The America Invents Act was Wrong from the Start

adrian pelkus

USI Board Member Adrian Pelkus

Congressman Darrel Issa was the guest at a town hall meeting held at AMN Healthcare in San Diego when he first began pitching the America Invents Act (AIA). I was in the audience. Of those attending, less than a handful were actual inventors. Many were attorneys, but most were socialites following the man who donated $2 million in 2003 to recall Governor Gray Davis in an attempt to replace him. (Arnold Schwarzenegger was elected instead). Few in the crowd had any understanding of the damaging consequences of the America Invents Act.

I am professionally a new product developer and the named inventor on 14 issued patents. I have spent decades inventing and helping hundreds of inventors and startups. All that was needed to protect IP at the earliest stages was to keep an accurate notebook documenting, illustrating, signing and witnessing the process of developing an idea into an invention. This 200 plus year old method was tried and true. I was taught this method when I was an engineer and taught it to engineers that I hired at my business. Their properly documented Laboratory Notebooks became valuable intangible assets. There was no need to change it!

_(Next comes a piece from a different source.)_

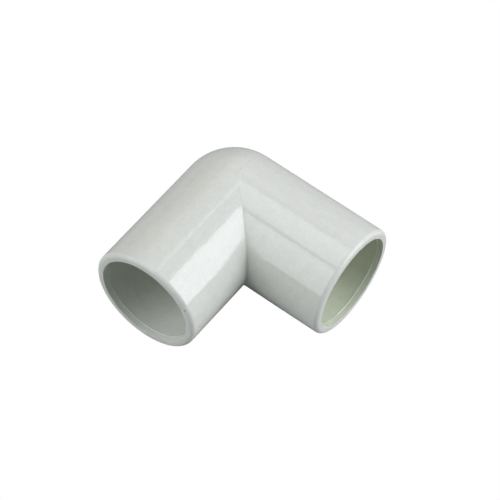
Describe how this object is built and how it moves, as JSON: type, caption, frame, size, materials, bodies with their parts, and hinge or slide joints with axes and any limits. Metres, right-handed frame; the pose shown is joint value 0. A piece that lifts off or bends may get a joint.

Before the America Invents Act, an inventor’s idea was developed into a proof of concept and business models were vetted for the probability of commercial success at a minimal cost. To refine an idea into a commercially viable invention, inventors must disclose an invention to neighbors, relatives, friends and other early stage investors as well as multiple vendors, prototypers, suppliers, and others. The inventor was free to do this prior to the AIA because there was a 12 month grace period to file for a patent.

This grace period saved thousands of dollars of upfront costs because a patent did not need to be filed until after the idea was fully refined and determined to be commercially viable. After all, if the idea can’t be produced at a profit or if buyers will never buy it, why patent it? No small inventor can justify spending thousands of dollars on an idea with no way to know if it will ever bring a profit.

But that is what the America Invents Act has forced inventors to do.